━━━ Records provided ━━━

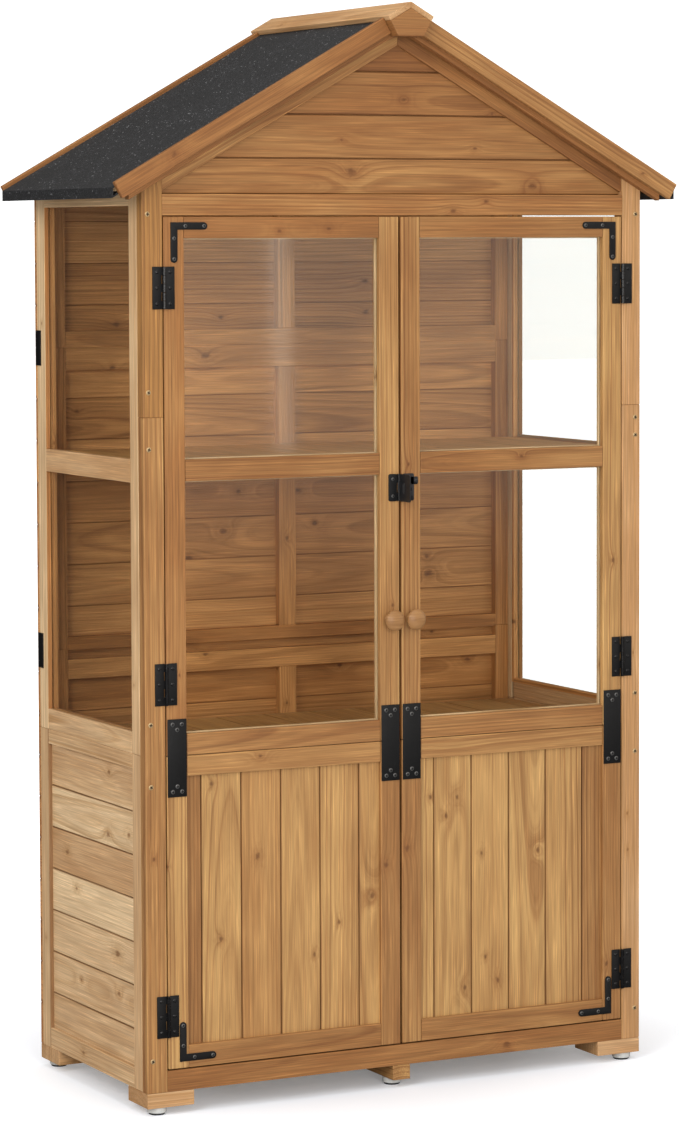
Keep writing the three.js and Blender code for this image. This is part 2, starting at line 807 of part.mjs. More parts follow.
// Hasp, about its pin: the fixed plate lies to the left and the strap stands out towards the front
const haspPinY = -haspKnuckleRadius - runningGap;
const haspHalf = haspHeight / 2;
const haspSpans = (odd) => knuckleSpans(haspHeight, haspKnuckleCount, odd);

function haspPlate() {
  const edge = -haspKnuckleRadius - runningGap;
  const plate = roundedRectangle([-haspPlateWidth, edge], [-haspHalf, haspHalf], haspCorner);
  const middle = (edge - haspPlateWidth) / 2;
  plate.holes = screwHoles([
    [middle, haspHalf - plateScrewInset],
    [middle, plateScrewInset - haspHalf],
  ]);
  const plateY = [-hingeLeafThickness, 0];
  const tabs = haspSpans(false).map((span) => box([edge - overrun * 2, 0], plateY, span));
  const barrels = knuckles(haspKnuckleRadius, haspPinY, haspSpans(false));
  const pin = knuckles(haspPinRadius, haspPinY, [[-haspHalf + seatGap, haspHalf - seatGap]]);
  return fuse(extrude('y', plate, plateY), ...tabs, ...barrels, ...pin);
}

function haspStrap() {
  const inner = haspPinY - haspKnuckleRadius - runningGap;
  const outer = haspPinY - strapLength;
  const sheet = roundedRectangle([outer, inner], [-haspHalf, haspHalf], haspCorner);
  const slotY = [haspPinY - slotOuter, haspPinY - slotInner];
  sheet.holes = [roundedRectangle(slotY, [-slotHeight / 2, slotHeight / 2], haspCorner)];
  const sheetX = [-ironThickness / 2, ironThickness / 2];
  const [span] = haspSpans(true);
  const boreRadius = haspPinRadius + boreGap;
  const tabY = [inner - overrun * 2, haspPinY - (boreRadius + haspKnuckleRadius) / 2];
  const [ring] = knuckles(haspKnuckleRadius, haspPinY, [span], boreRadius);
  return fuse(extrude('x', sheet, sheetX), box(sheetX, tabY, span), ring);
}

// The staple's plate with a screw ear, and a bar bent to stand out from it
function haspStaple() {
  const plate = roundedRectangle(
    [-staplePlateWidth / 2, staplePlateWidth / 2],
    [-haspHalf, haspHalf],
    haspCorner,
  );
  const earTop = haspHalf - stapleEarDrop;
  const earX = [0, staplePlateWidth / 2 + stapleEarWidth];
  const ear = roundedRectangle(earX, [earTop - stapleEarHeight, earTop], haspCorner);
  const plateY = [-staplePlateThickness, 0];
  const crown = -stapleReach + stapleOuterRadius;
  const foot = -staplePlateThickness / 2;
  const bar = new THREE.Shape();
  bar.moveTo(foot, stapleOuterRadius);
  bar.absarc(crown, 0, stapleOuterRadius, 0.5 * Math.PI, 1.5 * Math.PI);
  bar.lineTo(foot, -stapleOuterRadius);
  bar.lineTo(foot, stapleBar - stapleOuterRadius);
  bar.absarc(crown, 0, stapleOuterRadius - stapleBar, 1.5 * Math.PI, 0.5 * Math.PI, true);
  bar.lineTo(foot, stapleOuterRadius - stapleBar);
  return fuse(
    extrude('y', plate, plateY),
    extrude('y', ear, plateY),
    extrude('x', bar, [-stapleWidth / 2, stapleWidth / 2]),
  );
}

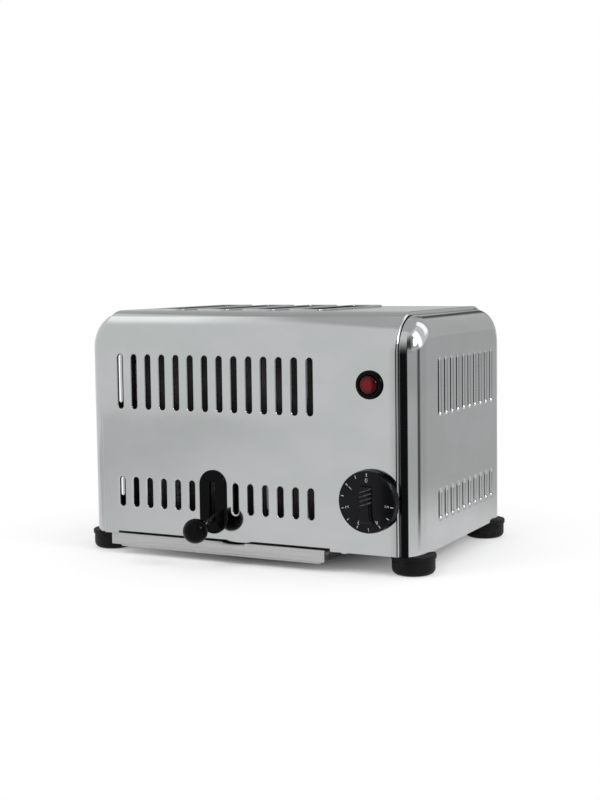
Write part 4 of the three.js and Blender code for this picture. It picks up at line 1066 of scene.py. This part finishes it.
def foot_profile():
    """From the bore over the flange and down the body to the recess under the foot."""
    edge = FOOT_FLANGE - FLANGE_ROUND
    points = [(FOOT_BORE, FOOT_TOP), (FOOT_FLANGE - 0.6, FOOT_TOP)]
    points += arc((edge, FOOT_TOP - FLANGE_ROUND), FLANGE_ROUND, 90, 0, 4)
    points += arc((edge, FOOT_SHOULDER + FLANGE_ROUND), FLANGE_ROUND, 0, -90, 4)
    points += [(FOOT_BODY - 0.1, FOOT_SHOULDER - 0.2), (FOOT_BODY, FOOT_SHOULDER - 1)]
    points += arc((FOOT_BODY - FOOT_ROUND, FOOT_ROUND), FOOT_ROUND, 0, -90, 8)
    points += [(FOOT_RECESS + 0.5, 0), (FOOT_RECESS, 0.5)]
    return points + [(FOOT_RECESS, RECESS_TOP), (FOOT_BORE, RECESS_TOP)]


for corner in ("front_left", "front_right", "rear_left", "rear_right"):
    spot = centre(f"foot_{corner}")
    spot.z = 0
    stand = facing(EAST, NORTH, UP, spot, MM)
    foot = turned_piece(f"rubber_foot_{corner}", foot_profile(), stand, RUBBER, closed=True)
    settle(foot, "root", "black_rubber", f"foot_{corner}")

# %% [markdown]
# The crumb tray is folded from thin sheet: a shallow pan with rims that slide in the runners, and a wider
# front lip whose top is turned back towards the panel and dips in a half-oval for a fingertip. Every fold
# is bent round a small radius.

# %% Crumb tray
tray_low, tray_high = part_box("crumb_tray")
TRAY_SHEET = 0.8 * MM
TRAY_MIDDLE, TRAY_HALF = CHAMBER_X + 5.45 * MM, 103 * MM
PAN_CORNER, PAN_ROUND = 2.5 * MM, 1.2 * MM
RIM_WIDTH, RIM_TOP, RIM_START = 4 * MM, FOOT_LINE - 1.8 * MM, FRONT + 8 * MM
RIM_FOLD, RIM_ROUND = 3 * MM, 0.8 * MM
LIP_BOTTOM, LIP_BACK = FOOT_LINE - 9 * MM, FRONT - 4.5 * MM
HEM_ROUND, LIP_ROUND = 0.9 * MM, 1 * MM
NOTCH_X, NOTCH_HALF, NOTCH_DIP = CHAMBER_X + 22.95 * MM, 12 * MM, 1.6 * MM


def lip_section(x):
    """The lip's outer line at a place along it, from its hem over the front to the top's back edge."""
    share = (x - NOTCH_X) / NOTCH_HALF
    top = tray_high.z - (NOTCH_DIP * math.sqrt(1 - share ** 2) if abs(share) < 1 else 0)
    hem = arc((tray_low.y + HEM_ROUND, LIP_BOTTOM + HEM_ROUND), HEM_ROUND, 270, 180, 4)
    bend = arc((tray_low.y + LIP_ROUND, top - LIP_ROUND), LIP_ROUND, 180, 90, 5)
    return at_x(x, [*hem, *bend, (LIP_BACK, top)])


def tray_lip():
    notch = [NOTCH_X + NOTCH_HALF * math.cos(math.radians(a)) for a in range(180, -1, -10)]
    rings = [lip_section(x) for x in (tray_low.x, *notch, tray_high.x)]
    return ring_object("crumb_tray_lip", rings, BRUSHED, loop=False)


def tray_pan():
    """The pan's skin from the rim over the walls to the floor."""
    front = tray_low.y + TRAY_SHEET
    fold = arc((-PAN_ROUND, tray_low.z + PAN_ROUND), PAN_ROUND, 360, 270, 4)
    profile = [(0, RIM_TOP), (0, tray_low.z + PAN_ROUND), *fold]
    rings = outline_rings(2 * TRAY_HALF, tray_high.y - front, PAN_CORNER, profile, 4)
    place = Matrix.Translation((TRAY_MIDDLE, (front + tray_high.y) / 2, 0))
    return ring_object("crumb_tray_pan", placed(rings, place), BRUSHED, ends=(-1,))


def tray_rim(name, side):
    """The flat rim folded out from the pan's wall."""
    fold = arc((RIM_ROUND, RIM_TOP - RIM_ROUND), RIM_ROUND, 180, 90, 4)
    line = [(0, RIM_TOP - RIM_FOLD), *fold, (RIM_WIDTH, RIM_TOP)]
    line = [(TRAY_MIDDLE + side * (TRAY_HALF + out), z) for out, z in line]
    rings = [[(x, y, z) for x, z in line] for y in (RIM_START, tray_high.y)]
    return ring_object(name, rings, BRUSHED, loop=False)


settle(thicken(tray_lip(), TRAY_SHEET), "tray", "brushed_steel", "crumb_tray")
for folded in (tray_pan(), tray_rim("crumb_tray_rim_left", -1), tray_rim("crumb_tray_rim_right", 1)):
    settle(thicken(folded, TRAY_SHEET), "tray", "brushed_steel")

# %% [markdown]
# The mains cord leaves through a moulded gland: a flange on the back sheet, a gripped ring and a tapering
# nose. The grips are lobes in the turned rings. Its bore is open, since the photograph shows no cord.

# %% Cable gland, in millimetres
GLAND_LOBES, LOBE_POINTS, GLAND_NOSE = 12, 8, 13.3


def gland_ring(radius, z, lobe):
    ring = []
    for i, (x, y, _) in enumerate(circle(1, 0, GLAND_LOBES * LOBE_POINTS)):
        out = radius + lobe * max(0, math.cos(2 * math.pi * i / LOBE_POINTS))
        ring.append((x * out, y * out, z))
    return ring


def cable_gland():
    """Rings as a radius, a height and a lobe, from the inner end of the bore round the outside."""
    sizes = [
        (4.2, -12, 0), (7.6, -12, 0), (8, -11.6, 0), (8, 0, 0), (10.6, 0, 0), (11, 0.4, 0), (11, 2.2, 0),
        (10.7, 2.8, 0), (10.2, 3, 0), (9.2, 3.1, 0), (9.1, 4, 0), (9.1, 4.3, 0.7), (8.7, 8.8, 0.7),
        (8.6, 9.3, 0), (7.9, 9.9, 0), (7.6, 10.6, 0), (7.5, 12.7, 0), (7.3, 13.1, 0), (6.9, 13.3, 0),
        (5, 13.3, 0), (4.5, 13, 0), (4.2, 12.4, 0),
    ]
    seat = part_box("cable_gland")[1].y - GLAND_NOSE * MM
    matrix = facing(-EAST, UP, NORTH, Vector((GLAND.x, seat, GLAND.z)), MM)
    rings = placed([gland_ring(*size) for size in sizes], matrix)
    return ring_object("cord_gland", rings, SATIN_BLACK, closed=True)


settle(cable_gland(), "root", "satin_black_plastic", "cable_gland")

# %% [markdown]
# Four pan-head screws hold the base plate from below. A cross-shaped wedge is cut out of one head, and
# the row recipe sets three along the back hem and one under the front.

# %% Base screws, in millimetres
SCREW_PITCH, SCREW_HEAD = 97, 2.4
IN_MM = Matrix.Scale(MM, 4)


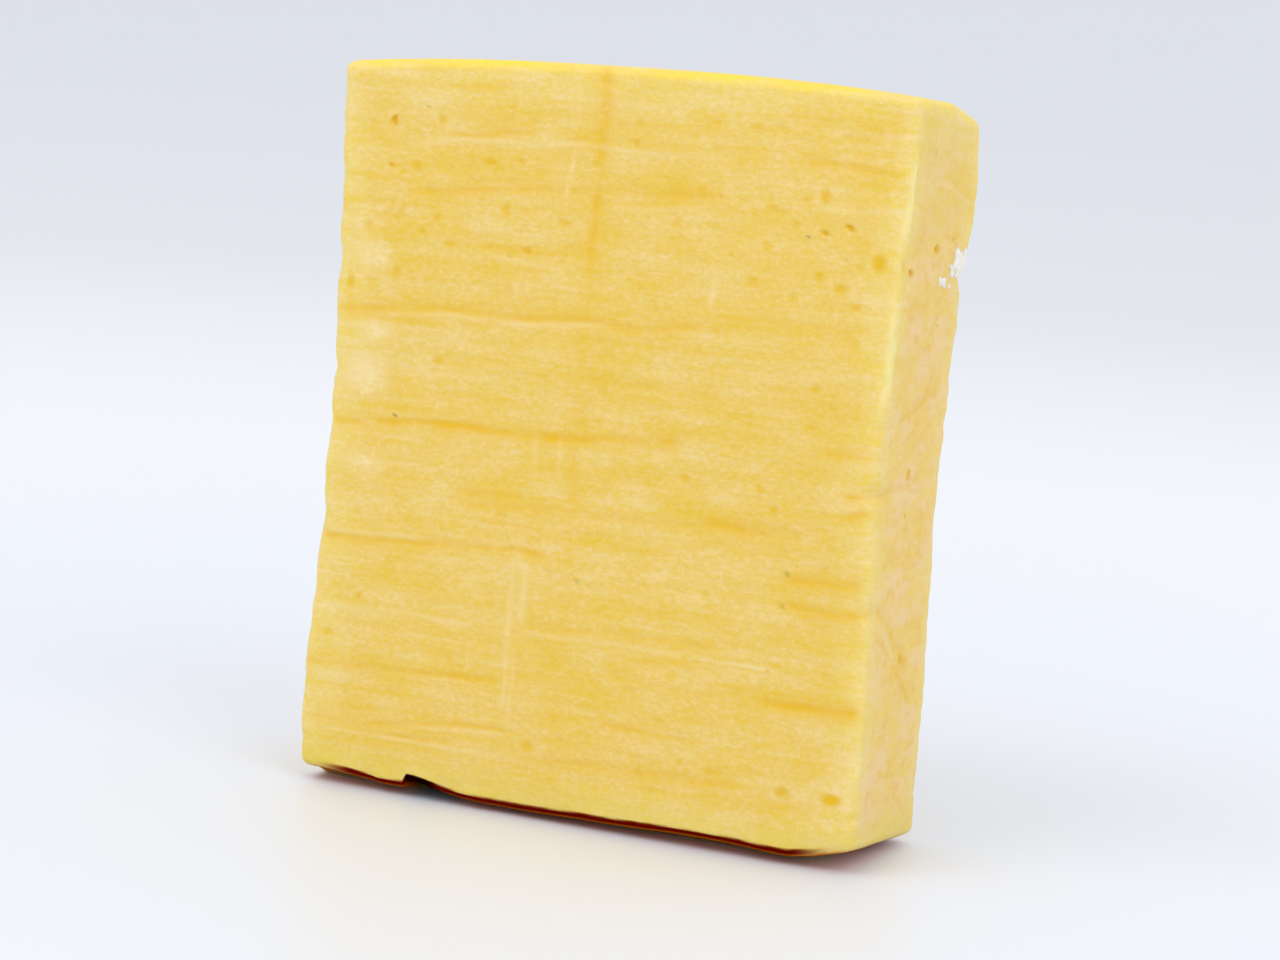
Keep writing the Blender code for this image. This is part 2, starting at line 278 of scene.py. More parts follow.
@dataclass
class PressedForm:
    """The squeezed form of the slab, with the same sizes as the solid."""

    left_waist: tuple[float, float, float] = (1.15, 60.0, 50.0)
    right_waist: tuple[float, float, float] = (0.6, 54.0, 35.0)
    right_drawn_in: float = 0.55
    right_flare: float = 0.35
    right_flare_span: tuple[float, float] = (60.0, 100.0)
    right_twist: float = 0.35
    crown: float = 1.6
    crown_power: float = 2.6
    crown_start: float = 0.55
    rear_corner_drop: float = 1.6
    rear_corner_reach: float = 9.0
    swell_height: float = 91.0
    swell_start: float = 18.0
    swell_out: float = 0.45
    swell_back: float = 1.25
    swell_spreads: tuple[float, float] = (9.0, 5.5)
    notch_height: float = 80.6
    notch_depth: float = 1.1
    notch_spread: float = 1.9
    notch_length: float = 9.0
    foot_fade: float = 12.0
    lift_fade: float = 9.0
    front_lift: float = 1.2
    front_lift_reach: float = 6.5
    front_rise: float = 0.45
    front_rise_at: tuple[float, float] = (20.0, 15.0)
    front_fall: float = 0.3
    front_fall_at: tuple[float, float] = (-8.0, 14.0)
    left_end_lift: float = 0.75
    left_end_span: tuple[float, float] = (28.0, 38.0)
    right_lift: float = 2.2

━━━

> **Task goal**:
Produce the lines from the top of the listing through the "const haspSpans = (odd)" line exactly as they appear, with no additional output.

> **Result of this task**:
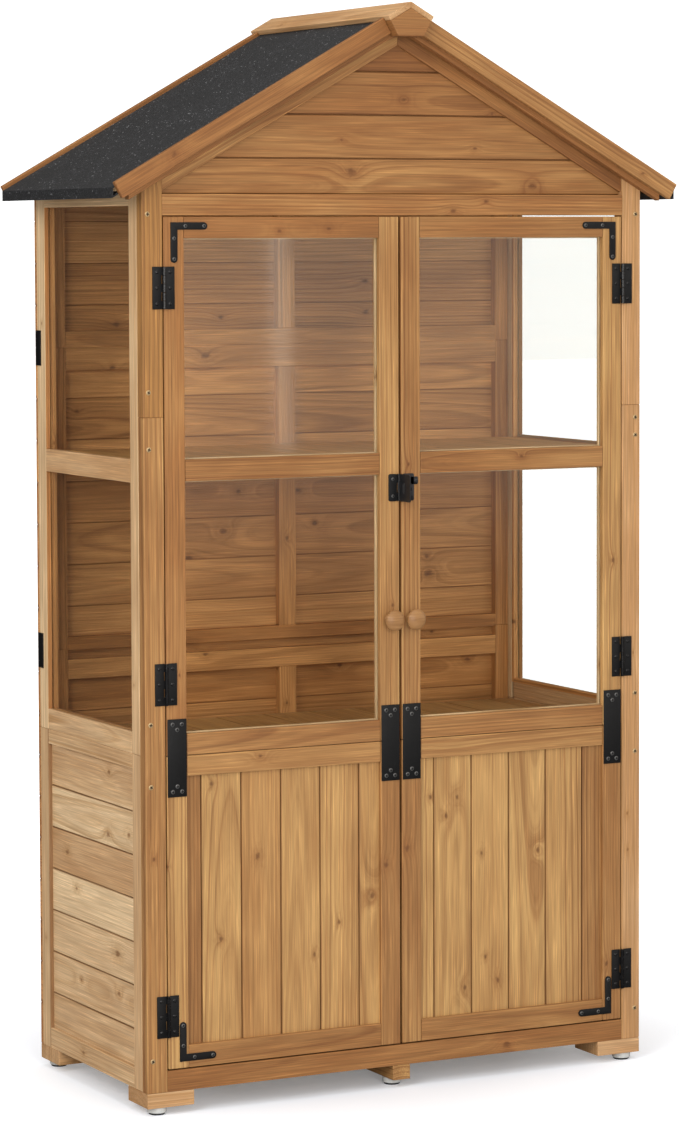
Keep writing the three.js and Blender code for this image. This is part 2, starting at line 807 of part.mjs. More parts follow.
// Hasp, about its pin: the fixed plate lies to the left and the strap stands out towards the front
const haspPinY = -haspKnuckleRadius - runningGap;
const haspHalf = haspHeight / 2;
const haspSpans = (odd) => knuckleSpans(haspHeight, haspKnuckleCount, odd);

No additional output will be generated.